§ What needs to be done:
Reproduce all of the records exactly.

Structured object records
>>>

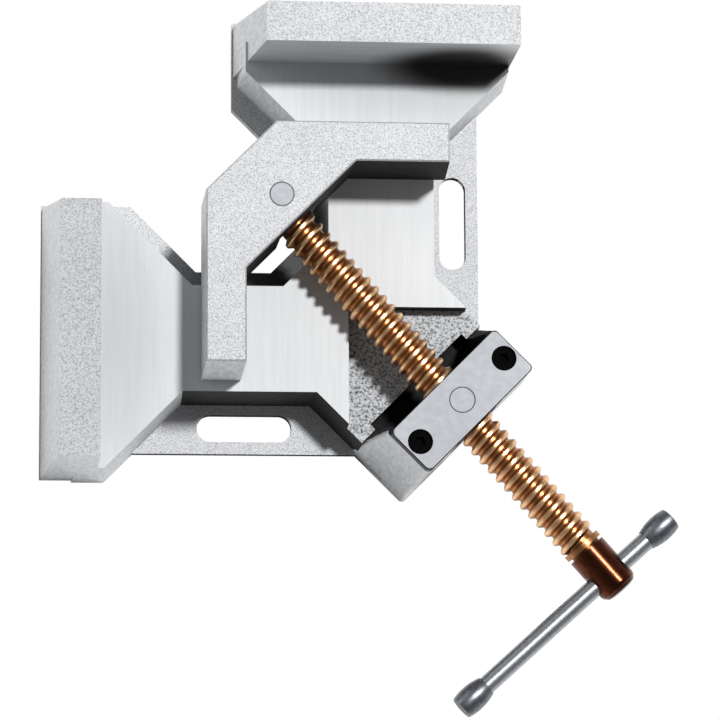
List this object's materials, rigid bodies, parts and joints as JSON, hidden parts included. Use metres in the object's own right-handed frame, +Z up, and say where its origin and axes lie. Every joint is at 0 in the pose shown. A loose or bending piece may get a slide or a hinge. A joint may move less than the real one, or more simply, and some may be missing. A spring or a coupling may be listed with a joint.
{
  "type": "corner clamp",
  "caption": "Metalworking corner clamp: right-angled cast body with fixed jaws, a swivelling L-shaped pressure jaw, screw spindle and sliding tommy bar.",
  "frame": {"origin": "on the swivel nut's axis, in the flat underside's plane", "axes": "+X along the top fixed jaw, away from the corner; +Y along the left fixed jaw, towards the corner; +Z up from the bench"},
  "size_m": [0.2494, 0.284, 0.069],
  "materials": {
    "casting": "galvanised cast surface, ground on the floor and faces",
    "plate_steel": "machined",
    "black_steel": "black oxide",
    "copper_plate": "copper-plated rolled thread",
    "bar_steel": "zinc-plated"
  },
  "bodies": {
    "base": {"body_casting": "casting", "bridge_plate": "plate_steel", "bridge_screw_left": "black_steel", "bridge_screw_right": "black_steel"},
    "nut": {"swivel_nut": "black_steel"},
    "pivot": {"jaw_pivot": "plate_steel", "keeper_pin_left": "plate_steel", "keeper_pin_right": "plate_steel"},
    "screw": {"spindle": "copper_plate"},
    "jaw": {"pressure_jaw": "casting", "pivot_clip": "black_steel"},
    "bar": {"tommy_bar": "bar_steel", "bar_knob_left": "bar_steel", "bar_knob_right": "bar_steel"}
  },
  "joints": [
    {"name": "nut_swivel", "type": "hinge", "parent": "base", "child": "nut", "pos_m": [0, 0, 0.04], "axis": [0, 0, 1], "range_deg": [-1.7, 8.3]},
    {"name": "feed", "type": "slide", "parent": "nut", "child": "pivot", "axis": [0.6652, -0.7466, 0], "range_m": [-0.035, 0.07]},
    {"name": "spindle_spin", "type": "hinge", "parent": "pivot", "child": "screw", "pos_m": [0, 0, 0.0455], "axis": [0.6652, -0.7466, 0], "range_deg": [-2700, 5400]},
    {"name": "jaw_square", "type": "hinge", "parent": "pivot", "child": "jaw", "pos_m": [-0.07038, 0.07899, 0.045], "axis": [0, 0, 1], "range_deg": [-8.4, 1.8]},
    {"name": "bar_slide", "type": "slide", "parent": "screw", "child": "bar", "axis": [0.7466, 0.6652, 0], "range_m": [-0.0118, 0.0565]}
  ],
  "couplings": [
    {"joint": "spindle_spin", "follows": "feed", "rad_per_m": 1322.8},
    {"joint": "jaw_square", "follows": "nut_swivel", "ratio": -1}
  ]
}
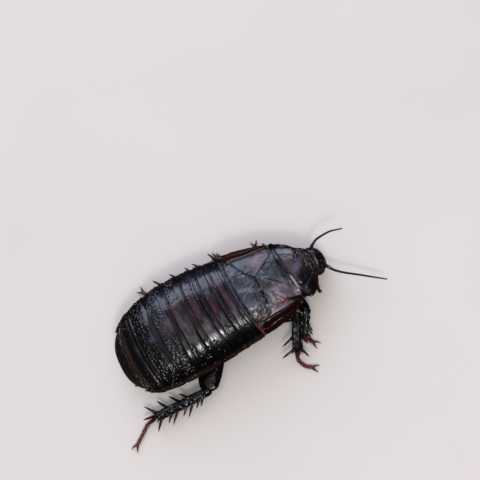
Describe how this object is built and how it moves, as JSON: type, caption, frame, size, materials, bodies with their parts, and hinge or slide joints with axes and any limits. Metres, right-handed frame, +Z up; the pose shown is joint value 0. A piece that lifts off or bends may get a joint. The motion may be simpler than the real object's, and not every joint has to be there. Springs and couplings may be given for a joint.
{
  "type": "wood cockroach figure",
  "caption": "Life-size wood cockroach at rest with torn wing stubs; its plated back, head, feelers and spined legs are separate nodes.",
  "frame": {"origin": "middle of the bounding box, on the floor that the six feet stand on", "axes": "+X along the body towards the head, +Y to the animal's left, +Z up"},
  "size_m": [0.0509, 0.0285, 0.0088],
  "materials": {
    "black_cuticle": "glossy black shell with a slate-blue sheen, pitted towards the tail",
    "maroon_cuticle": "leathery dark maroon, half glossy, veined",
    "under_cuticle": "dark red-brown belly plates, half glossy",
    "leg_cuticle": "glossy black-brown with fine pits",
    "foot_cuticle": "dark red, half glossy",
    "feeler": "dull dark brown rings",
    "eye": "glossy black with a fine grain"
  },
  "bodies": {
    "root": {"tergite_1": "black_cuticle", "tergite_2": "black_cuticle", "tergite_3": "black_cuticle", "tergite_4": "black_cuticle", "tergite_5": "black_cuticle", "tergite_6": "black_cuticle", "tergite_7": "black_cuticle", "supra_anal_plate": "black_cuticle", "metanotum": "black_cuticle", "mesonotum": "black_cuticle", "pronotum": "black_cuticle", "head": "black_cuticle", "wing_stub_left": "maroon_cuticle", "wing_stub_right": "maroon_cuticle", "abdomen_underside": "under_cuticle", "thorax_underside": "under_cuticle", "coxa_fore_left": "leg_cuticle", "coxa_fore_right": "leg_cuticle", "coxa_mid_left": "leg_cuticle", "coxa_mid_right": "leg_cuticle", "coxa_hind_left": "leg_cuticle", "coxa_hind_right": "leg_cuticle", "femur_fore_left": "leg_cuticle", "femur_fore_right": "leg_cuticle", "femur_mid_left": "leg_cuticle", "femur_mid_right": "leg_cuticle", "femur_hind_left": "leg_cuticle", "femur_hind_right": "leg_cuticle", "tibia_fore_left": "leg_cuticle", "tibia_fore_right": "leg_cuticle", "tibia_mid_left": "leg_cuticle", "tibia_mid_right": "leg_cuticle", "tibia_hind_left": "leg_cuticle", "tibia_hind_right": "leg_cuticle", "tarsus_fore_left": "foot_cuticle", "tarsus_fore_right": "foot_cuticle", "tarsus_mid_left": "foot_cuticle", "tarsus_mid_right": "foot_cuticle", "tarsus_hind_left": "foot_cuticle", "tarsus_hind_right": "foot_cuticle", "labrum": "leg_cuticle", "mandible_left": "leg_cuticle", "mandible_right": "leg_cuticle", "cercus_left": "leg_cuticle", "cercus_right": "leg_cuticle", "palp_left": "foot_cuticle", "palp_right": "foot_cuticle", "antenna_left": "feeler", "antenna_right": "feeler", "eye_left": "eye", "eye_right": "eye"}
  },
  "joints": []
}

<<<

§ Exercise answer:
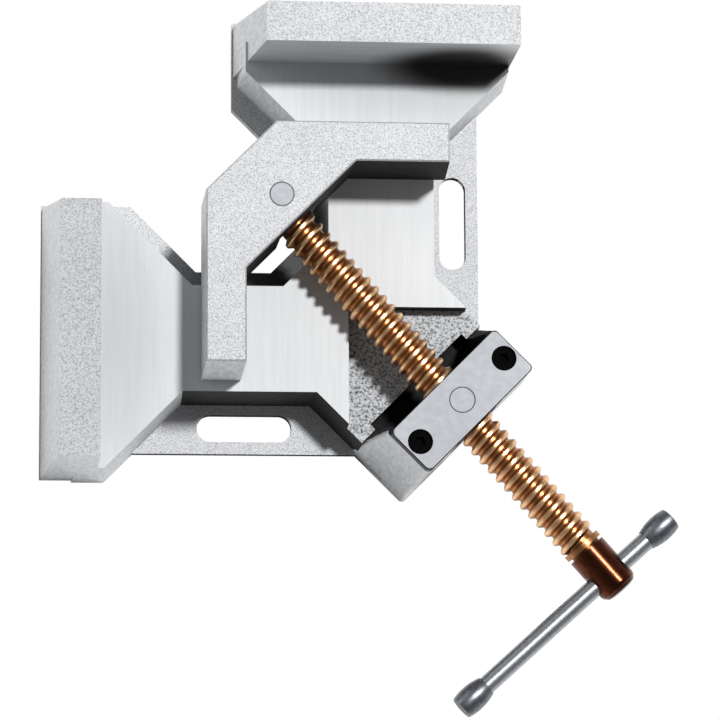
List this object's materials, rigid bodies, parts and joints as JSON, hidden parts included. Use metres in the object's own right-handed frame, +Z up, and say where its origin and axes lie. Every joint is at 0 in the pose shown. A loose or bending piece may get a slide or a hinge. A joint may move less than the real one, or more simply, and some may be missing. A spring or a coupling may be listed with a joint.
{
  "type": "corner clamp",
  "caption": "Metalworking corner clamp: right-angled cast body with fixed jaws, a swivelling L-shaped pressure jaw, screw spindle and sliding tommy bar.",
  "frame": {"origin": "on the swivel nut's axis, in the flat underside's plane", "axes": "+X along the top fixed jaw, away from the corner; +Y along the left fixed jaw, towards the corner; +Z up from the bench"},
  "size_m": [0.2494, 0.284, 0.069],
  "materials": {
    "casting": "galvanised cast surface, ground on the floor and faces",
    "plate_steel": "machined",
    "black_steel": "black oxide",
    "copper_plate": "copper-plated rolled thread",
    "bar_steel": "zinc-plated"
  },
  "bodies": {
    "base": {"body_casting": "casting", "bridge_plate": "plate_steel", "bridge_screw_left": "black_steel", "bridge_screw_right": "black_steel"},
    "nut": {"swivel_nut": "black_steel"},
    "pivot": {"jaw_pivot": "plate_steel", "keeper_pin_left": "plate_steel", "keeper_pin_right": "plate_steel"},
    "screw": {"spindle": "copper_plate"},
    "jaw": {"pressure_jaw": "casting", "pivot_clip": "black_steel"},
    "bar": {"tommy_bar": "bar_steel", "bar_knob_left": "bar_steel", "bar_knob_right": "bar_steel"}
  },
  "joints": [
    {"name": "nut_swivel", "type": "hinge", "parent": "base", "child": "nut", "pos_m": [0, 0, 0.04], "axis": [0, 0, 1], "range_deg": [-1.7, 8.3]},
    {"name": "feed", "type": "slide", "parent": "nut", "child": "pivot", "axis": [0.6652, -0.7466, 0], "range_m": [-0.035, 0.07]},
    {"name": "spindle_spin", "type": "hinge", "parent": "pivot", "child": "screw", "pos_m": [0, 0, 0.0455], "axis": [0.6652, -0.7466, 0], "range_deg": [-2700, 5400]},
    {"name": "jaw_square", "type": "hinge", "parent": "pivot", "child": "jaw", "pos_m": [-0.07038, 0.07899, 0.045], "axis": [0, 0, 1], "range_deg": [-8.4, 1.8]},
    {"name": "bar_slide", "type": "slide", "parent": "screw", "child": "bar", "axis": [0.7466, 0.6652, 0], "range_m": [-0.0118, 0.0565]}
  ],
  "couplings": [
    {"joint": "spindle_spin", "follows": "feed", "rad_per_m": 1322.8},
    {"joint": "jaw_square", "follows": "nut_swivel", "ratio": -1}
  ]
}
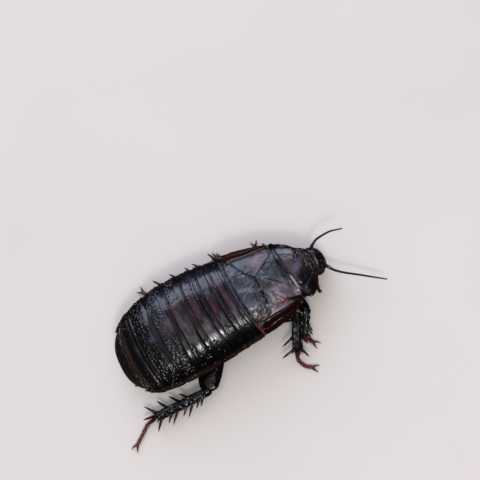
Describe how this object is built and how it moves, as JSON: type, caption, frame, size, materials, bodies with their parts, and hinge or slide joints with axes and any limits. Metres, right-handed frame, +Z up; the pose shown is joint value 0. A piece that lifts off or bends may get a joint. The motion may be simpler than the real object's, and not every joint has to be there. Springs and couplings may be given for a joint.
{
  "type": "wood cockroach figure",
  "caption": "Life-size wood cockroach at rest with torn wing stubs; its plated back, head, feelers and spined legs are separate nodes.",
  "frame": {"origin": "middle of the bounding box, on the floor that the six feet stand on", "axes": "+X along the body towards the head, +Y to the animal's left, +Z up"},
  "size_m": [0.0509, 0.0285, 0.0088],
  "materials": {
    "black_cuticle": "glossy black shell with a slate-blue sheen, pitted towards the tail",
    "maroon_cuticle": "leathery dark maroon, half glossy, veined",
    "under_cuticle": "dark red-brown belly plates, half glossy",
    "leg_cuticle": "glossy black-brown with fine pits",
    "foot_cuticle": "dark red, half glossy",
    "feeler": "dull dark brown rings",
    "eye": "glossy black with a fine grain"
  },
  "bodies": {
    "root": {"tergite_1": "black_cuticle", "tergite_2": "black_cuticle", "tergite_3": "black_cuticle", "tergite_4": "black_cuticle", "tergite_5": "black_cuticle", "tergite_6": "black_cuticle", "tergite_7": "black_cuticle", "supra_anal_plate": "black_cuticle", "metanotum": "black_cuticle", "mesonotum": "black_cuticle", "pronotum": "black_cuticle", "head": "black_cuticle", "wing_stub_left": "maroon_cuticle", "wing_stub_right": "maroon_cuticle", "abdomen_underside": "under_cuticle", "thorax_underside": "under_cuticle", "coxa_fore_left": "leg_cuticle", "coxa_fore_right": "leg_cuticle", "coxa_mid_left": "leg_cuticle", "coxa_mid_right": "leg_cuticle", "coxa_hind_left": "leg_cuticle", "coxa_hind_right": "leg_cuticle", "femur_fore_left": "leg_cuticle", "femur_fore_right": "leg_cuticle", "femur_mid_left": "leg_cuticle", "femur_mid_right": "leg_cuticle", "femur_hind_left": "leg_cuticle", "femur_hind_right": "leg_cuticle", "tibia_fore_left": "leg_cuticle", "tibia_fore_right": "leg_cuticle", "tibia_mid_left": "leg_cuticle", "tibia_mid_right": "leg_cuticle", "tibia_hind_left": "leg_cuticle", "tibia_hind_right": "leg_cuticle", "tarsus_fore_left": "foot_cuticle", "tarsus_fore_right": "foot_cuticle", "tarsus_mid_left": "foot_cuticle", "tarsus_mid_right": "foot_cuticle", "tarsus_hind_left": "foot_cuticle", "tarsus_hind_right": "foot_cuticle", "labrum": "leg_cuticle", "mandible_left": "leg_cuticle", "mandible_right": "leg_cuticle", "cercus_left": "leg_cuticle", "cercus_right": "leg_cuticle", "palp_left": "foot_cuticle", "palp_right": "foot_cuticle", "antenna_left": "feeler", "antenna_right": "feeler", "eye_left": "eye", "eye_right": "eye"}
  },
  "joints": []
}